Two new feature staircases link the levels of Marie-Eve Poget and Richard Jones’ end-terrace house, which has been extended outwards and upwards with dramatic effect.
While we were living in a very small studio flat in Bayswater we had been scrimping and saving to buy a larger home with its own front door, some outside space and a second bedroom,’ says Richard Jones. He and his partner, Marie-Eve Poget, were drawn to the community spirit, local amenities and attractive Victorian and Georgian houses of Brackenbury Village – a residential district of west London designated as a conservation area next to Ravenscourt Park and near the Thames.
‘To be part of a community where everyone talks to one another was important,’ he continues. ‘At first we thought the houses would be out of our price range, and were rudely rebuffed by some local agents, but we focused hard on the area and eventually found this end-of-terrace house on my birthday in February 2014.’

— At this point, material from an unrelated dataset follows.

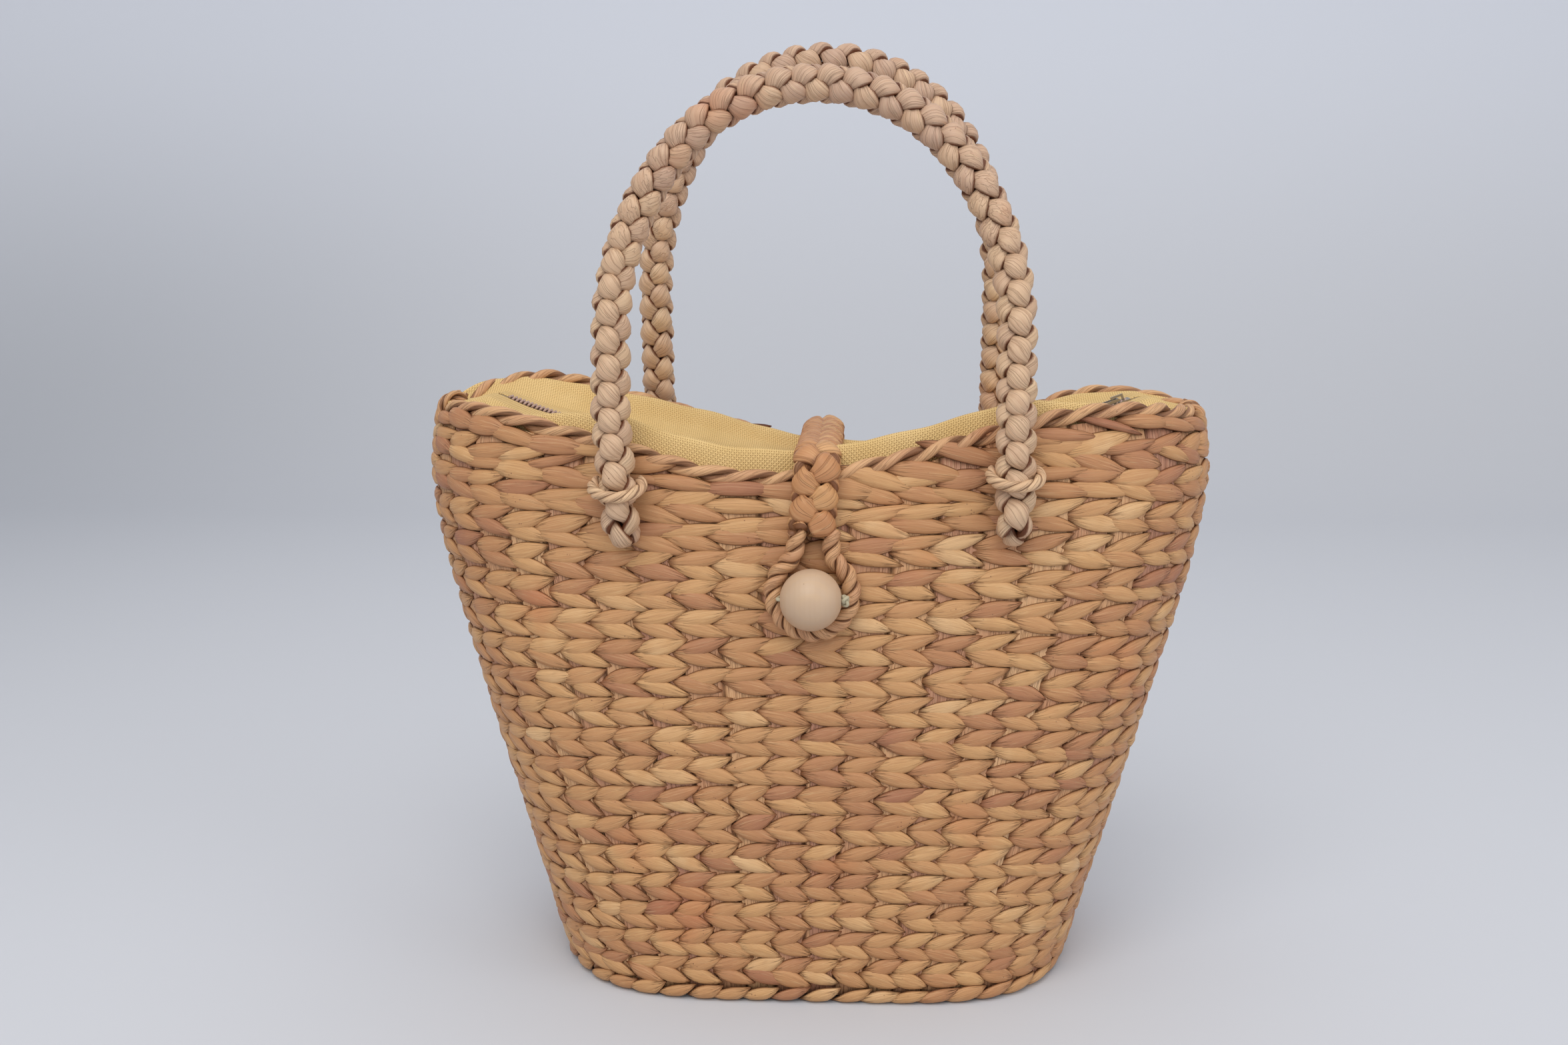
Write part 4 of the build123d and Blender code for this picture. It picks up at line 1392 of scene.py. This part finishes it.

Richard and Marie-Eve were the only people to make an offer on the two-storey Victorian house, which was dark, damp and uninviting at the time. The ground floor was split into a front living room and a kitchen-diner, plus a single-storey WC at the rear, with two bedrooms and a bathroom upstairs.
‘One surveyor wrote a long, depressing report detailing all the problems and advising it would be better to demolish and rebuild,’ says Richard, who had never previously bought a property. ‘Two walls were bowing following a fire and there was damp, rot and beetle infestation. A builder friend explained that we would have to gut the building completely before making it habitable, which was quite daunting.’
Marie-Eve and Richard knew that they would need a talented architect to lead them through the potential minefield ahead. ‘I Google-stalked every architect within about a twomile radius, visiting around 100 websites,’ says Richard, ‘until an excellent local estate agent, Philip Wooller, introduced me to Sam Tisdall. We loved his portfolio; he was enthusiastic and immediately understood what we needed.’
The hipped roof of the property meant that the existing loft space was too small for a traditional conversion, but Richard was keen to use all the available space and so Tisdall devised a mezzanine-style office platform, which could also double as a guest room.
On the ground floor, the rear WC was to be demolished and replaced with a generous single-storey dining/family room extension, connected to the existing kitchen, and with glazed doors leading to the garden.
‘The design brought light into the house and gave us everything we needed in such a clever way,’ says Richard. ‘Our garden was quite small, so we wanted to conserve as much of it as possible; the extension was designed so that we would still have somewhere to sit outside. We added a pergola to create privacy and to box it off like an additional room.’
Planning permission was required for the extension and new Velux windows in the roof, which was granted in just a few weeks. Tisdall oversaw the project and introduced Marie-Eve and Richard to their building contractor, Produk. ‘The team was young, hard-working, and incredibly focused on the details,’ Richard recalls.
Work started in August 2014, when the entire house was stripped out and damp-proofed. Reproduction timber sash windows were fitted and the roof structure was rebuilt and clad in slates. Internally, rotten floor joists were replaced and ceilings taken down in readiness for the new open loft space.
‘The bespoke timber and glass doors were being made abroad, and when the company went bust our builder got on a plane and went out to retrieve them,’ says Richard. ‘We couldn’t secure the house without the doors, so we were relieved when they finally arrived after a six-week delay.’
A structural engineer designed the joist system for the converted loft space, which is reached via a chunky staircase fitted with an untreated black gunmetal balustrade. Drawers beneath each step provide vital additional storage. Set against a backdrop of exposed brickwork, the overall effect of this innovative staircase is of a New York loft. American oak flooring and built-in cupboards in the eaves keep the loft area, which Richard uses as a home office, looking bright and uncluttered.
This mezzanine-style space is open to the stairwell: a tall space cutting up through the house, with a roof light strategically positioned above the new oak staircase leading up from the ground floor.
‘The house is now quite open plan, especially since converting the loft into an open-sided office area, and with the staircase open to the kitchen. We needed to install some sort of sprinkler system to meet Building Regulations for preventing the spread of fire,’ says Richard. ‘Sam recommended an auto-mist system, which uses much less water than standard sprinklers.’
When it came to the interior design, Marie-Eve’s preference for sleek contemporary finishes has been combined with Richard’s more traditional tastes. ‘Marie-Eve’s parents live in a very modern Swiss flat, whereas my family are Scottish and their house is full of books, heavy curtains, carpets, rugs and fireplaces,’ says Richard. ‘Somehow we managed to find a happy medium and we’re thrilled with the outcome.’
The couple, who now have baby Oscar, moved into their new home on December 5 2014, which is Marie-Eve’s birthday. ‘It feels so much larger and brighter now, and we have masses of storage despite losing a chunk of the loft,’ says Richard. ‘People advised us not to buy this house because it was in such a bad state. It was definitely a challenging first project, but we had a really great team of people who designed and built everything to the highest standards. Now we feel extremely lucky to live here.’